Co-director, Black Table

Bill Mack started his entertainment career on Sesame Street at three years of age. As a child actor, he became a regular on the soap opera All My Children and appeared in numerous TV commercials. Bill studied film at NYU and majored in Psychology and Film Studies at Yale. He produced and starred in the Student Academy Award-winning film Short Change in 1996. In the late ’90s, Bill started a multimedia production company based in Harlem. For the next ten years, he produced films, developed websites, and managed ad campaigns for numerous startups, artists, NGOs and large corporations such as Urban Box Office, Ralph Lemon, MacKenzie-Childs, American Express, the Schomburg Center, and AT&T. Bill runs his own production company, Cinomadic, producing independent films and supporting the artist community. Bill produced and starred in The Obituary of Jasper James, which won awards at various international festivals, including Best Short and Best Actor.

Director, A Photographic Memory

Originally from London, Rachel Elizabeth Seed is a Los Angeles and Brooklyn-based nonfiction storyteller working in film, photography and writing.

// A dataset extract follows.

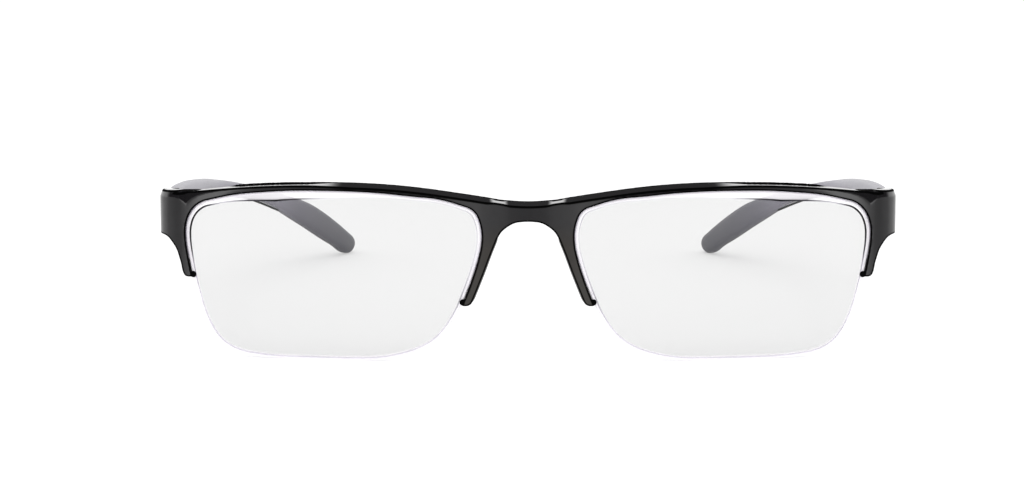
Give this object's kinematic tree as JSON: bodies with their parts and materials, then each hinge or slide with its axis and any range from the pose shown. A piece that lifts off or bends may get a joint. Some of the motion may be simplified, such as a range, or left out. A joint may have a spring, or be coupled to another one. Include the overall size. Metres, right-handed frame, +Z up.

Her work has been supported by the Sundance Institute, Chicken + Egg Pictures, NYFA, Field of Vision, the Jerome Foundation, NYSCA, the Maine Media Workshops, the Roy W. Dean grant, the Jewish Film Institute, Jewish Story Partners, and IFP/Gotham Labs, among others. Formerly a photo editor at New York Magazine, her photography has been exhibited at the International Center of Photography. She was a cameraperson on several award-winning feature documentaries, including Sacred by Academy-Award-winning filmmaker Thomas Lennon. Rachel’s writing has been published by No Film School, the Sundance Institute, and Talkhouse and she is co-founder of the Brooklyn Documentary Club, a thriving film collective with more than 300 members.